В первый из этих адских пяти дней полководец заставил спешиться около пятисот кавалеристов, чтобы на их лошадей пересадить лучших пехотинцев — большей частью это были командиры. Хотя как наездники они оставляли желать лучшего, но все же могли служить «двоеборцами» на тот случай, если бы предстояли бои против тяжело вооруженных греческих пехотинцев — гоплитов. У местечка Тара ему встретились двое представителей вавилонской знати, которые сообщили о пленении Дария, отходе греков и намерении Бесса захватить власть в государстве.
В предрассветной мгле наступавшего пятого дня на горизонте они увидели облако пыли: караван Бесса! Александр без оглядки понесся вперед, словно на пятках его внезапно появились крылья Гермеса, позабыв обо всем, даже не замечая, что следом устремились шесть десятков его конников — навстречу во много раз превосходившим их персам.
Клич «Искандер идет!» (так персы называли непобедимого Александра) оказывает магическое воздействие. Колонна в панике бежит и рассеивается. А те, кто решил не обращаться в бегство, тут же оказываются растоптанными копытами коней мчавшихся за Александром всадников. Но где же Великий царь? Лихорадочно обыскиваются все повозки. И вот наступает звездный час конника Полистрата, который в поисках колодца обнаруживает изукрашенную золотом повозку; возница валяется рядом в песке, обезумевший от жажды. Полистрат заглядывает в крытую повозку, находит кружку с остатками протухшей воды и в тот момент, когда подносит ее к губам, вдруг слышит стон: под овчинами лежит умирающий, руки его скованы золотыми цепями, одежды пропитала кровь. Полистрат, обмыв лицо несчастного, узнает Дария. Царь всех царей фактически был зверски убит при приближении македонян.
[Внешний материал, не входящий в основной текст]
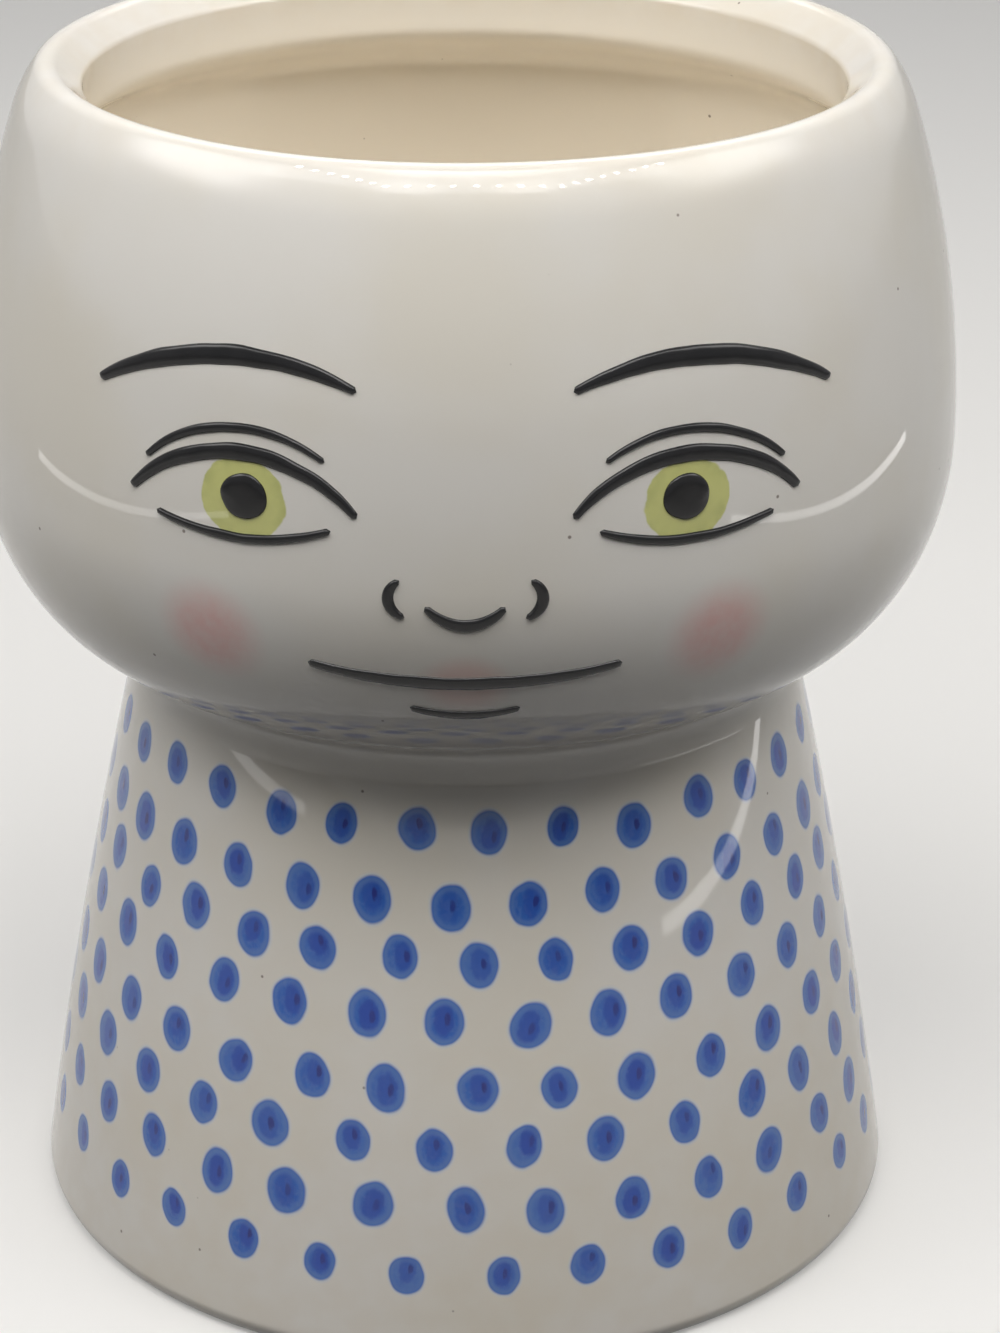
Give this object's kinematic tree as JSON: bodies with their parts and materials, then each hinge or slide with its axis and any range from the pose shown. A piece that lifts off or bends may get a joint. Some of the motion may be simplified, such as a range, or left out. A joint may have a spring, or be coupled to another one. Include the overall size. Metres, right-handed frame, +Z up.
{
  "type": "face vase",
  "caption": "Ceramic vase: a wide round head bowl with a plain brush-line face, luted to a flared spotted torso, hollow from the mouth down to the floor.",
  "frame": {"origin": "on the vase's axis in the plane that the foot ring rests on", "axes": "+Z up along the vase's axis, -Y out of the face, +X to the right of someone looking at the face"},
  "size_m": [0.1254, 0.1257, 0.1543],
  "materials": {
    "head_glaze": "glossy warm white glaze",
    "torso_glaze": "glossy warm white glaze over staggered rows of blue brush dabs",
    "enamel": "glossy black raised enamel"
  },
  "bodies": {
    "root": {"head_bowl": "head_glaze", "torso_shell": "torso_glaze", "neck_seam": "head_glaze", "brow_left": "enamel", "brow_right": "enamel", "lid_crease_left": "enamel", "lid_crease_right": "enamel", "upper_lid_left": "enamel", "upper_lid_right": "enamel", "lower_lid_left": "enamel", "lower_lid_right": "enamel", "pupil_left": "enamel", "pupil_right": "enamel", "nostril_left": "enamel", "nostril_right": "enamel", "nose_line": "enamel", "mouth_line": "enamel", "lower_lip_line": "enamel"}
  },
  "joints": []
}
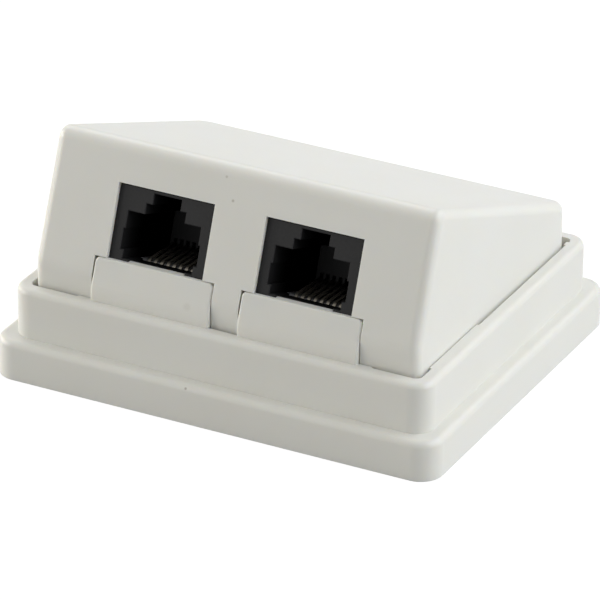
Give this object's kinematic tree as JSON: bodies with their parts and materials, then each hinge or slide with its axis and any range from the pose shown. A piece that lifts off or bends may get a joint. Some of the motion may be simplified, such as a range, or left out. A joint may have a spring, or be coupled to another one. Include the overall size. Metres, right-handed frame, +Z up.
{
  "type": "surface mount jack box",
  "caption": "Surface mount box with sloping lift-off cover on a screw-down base, holding modular sockets on a tilted circuit board with punch-down blocks.",
  "frame": {"origin": "middle of the base's underside", "axes": "+X to the right seen from the front, +Y from the sockets to the back, +Z up off the mounting surface"},
  "size_m": [0.072, 0.06, 0.0365],
  "materials": {
    "moulding": "satin moulded",
    "circuit_board": "solder mask",
    "jack_housing": "semi-gloss moulded",
    "contact_carrier": "moulded",
    "contacts": "gold-plated",
    "idc_block": "moulded",
    "idc_blades": "tin-plated",
    "idc_cap": "moulded"
  },
  "bodies": {
    "base": {"base": "moulding", "circuit_board": "circuit_board", "left_jack_housing": "jack_housing", "left_contact_carrier": "contact_carrier", "left_contacts": "contacts", "left_port_left_idc_block": "idc_block", "left_port_left_idc_blades": "idc_blades", "left_port_left_idc_cap": "idc_cap", "left_port_right_idc_block": "idc_block", "left_port_right_idc_blades": "idc_blades", "left_port_right_idc_cap": "idc_cap", "right_jack_housing": "jack_housing", "right_contact_carrier": "contact_carrier", "right_contacts": "contacts", "right_port_left_idc_block": "idc_block", "right_port_left_idc_blades": "idc_blades", "right_port_left_idc_cap": "idc_cap", "right_port_right_idc_block": "idc_block", "right_port_right_idc_blades": "idc_blades", "right_port_right_idc_cap": "idc_cap"},
    "cover": {"cover": "moulding"}
  },
  "joints": [
    {"name": "cover_lift", "type": "slide", "parent": "base", "child": "cover", "axis": [0, 0, 1], "range_m": [0, 0.03]}
  ]
}
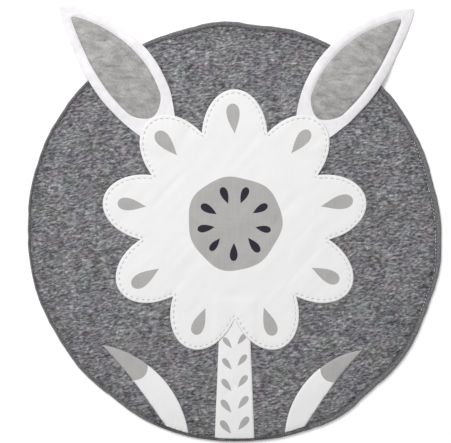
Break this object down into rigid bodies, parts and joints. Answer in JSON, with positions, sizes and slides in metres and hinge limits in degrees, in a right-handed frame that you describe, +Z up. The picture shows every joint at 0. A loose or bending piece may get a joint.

Последние слова его, обращенные к Полистрату, стали легендой, но ведь и легенда, подобно анекдоту, может являть собой наивысшее выражение правды. В данном случае дело обстоит так: Дарий не говорил этого, однако мог сказать, если принять во внимание его неоднократно упоминаемое в исторических источниках мнение об, Александре и данную ему оценку.
«Кем бы ты ни был, я заклинаю тебя судьбой всех людей, считая и царей, передать Искандеру известие от имени несчастного, покинутого богами. Пусть он отныне возьмет на себя защиту матери моей и детей моих и обеспечит им жизнь сообразно их достоинству и положению. Убийц моих он должен казнить не из мести за меня, но из-за презрения к злодеяниям их и из-за того, что безнаказанность влечет зло, которое не обойдет и иных царей, равно как и его самого.
Потом он вытянул правую руку и попросил передать Александру ее пожатие как знак царской преданности и доверия», — повествует Курций Руф.
Но и не получив этого известия, Александр все равно бы поступил с Дарием так, как подсказывало ему уважение к своему усопшему врагу. Сняв с плеч пурпурный плащ, он укрыл им тело покойного. Это был жест, идущий, несомненно, из самой глубины сердца. И одновременно, как нам уже не раз приходилось убеждаться, он являлся политической демонстрацией: склоняю свою голову перед последним из Ахеменидов и при этом выражаю свое почтение ко всем народам, кем он правил, но новый царь — Я, Александр Македонский, сын Филиппа из дома Аргеадов, потомок Ахилла и Геракла.
В остальном он выглядел так, словно у него гора с плеч свалилась. Дарий мертвый был для него приятнее Дария живого. С правителем, оставившим своих воинов у Исса и Гавгамел, государства не построишь, то есть даже по милости Александра он все равно бы не мог оставаться царем после того, как потерял свое лицо. Брать же его в свою свиту, как это уже имело место с другими представителями персидской знати, значило бы пойти на риск. Уже само его присутствие кололо бы персам глаза, ежедневно и ежечасно напоминая о нанесенном им поражении и о том, как смыть этот позор. Александр должен был быть счастлив, пишет Дройзен, что на его долю достались одни только плоды, которые принесла эта смерть, но никак не вина за нее; он даже мог рассчитывать на уважение персов, осуждая убийство их царя.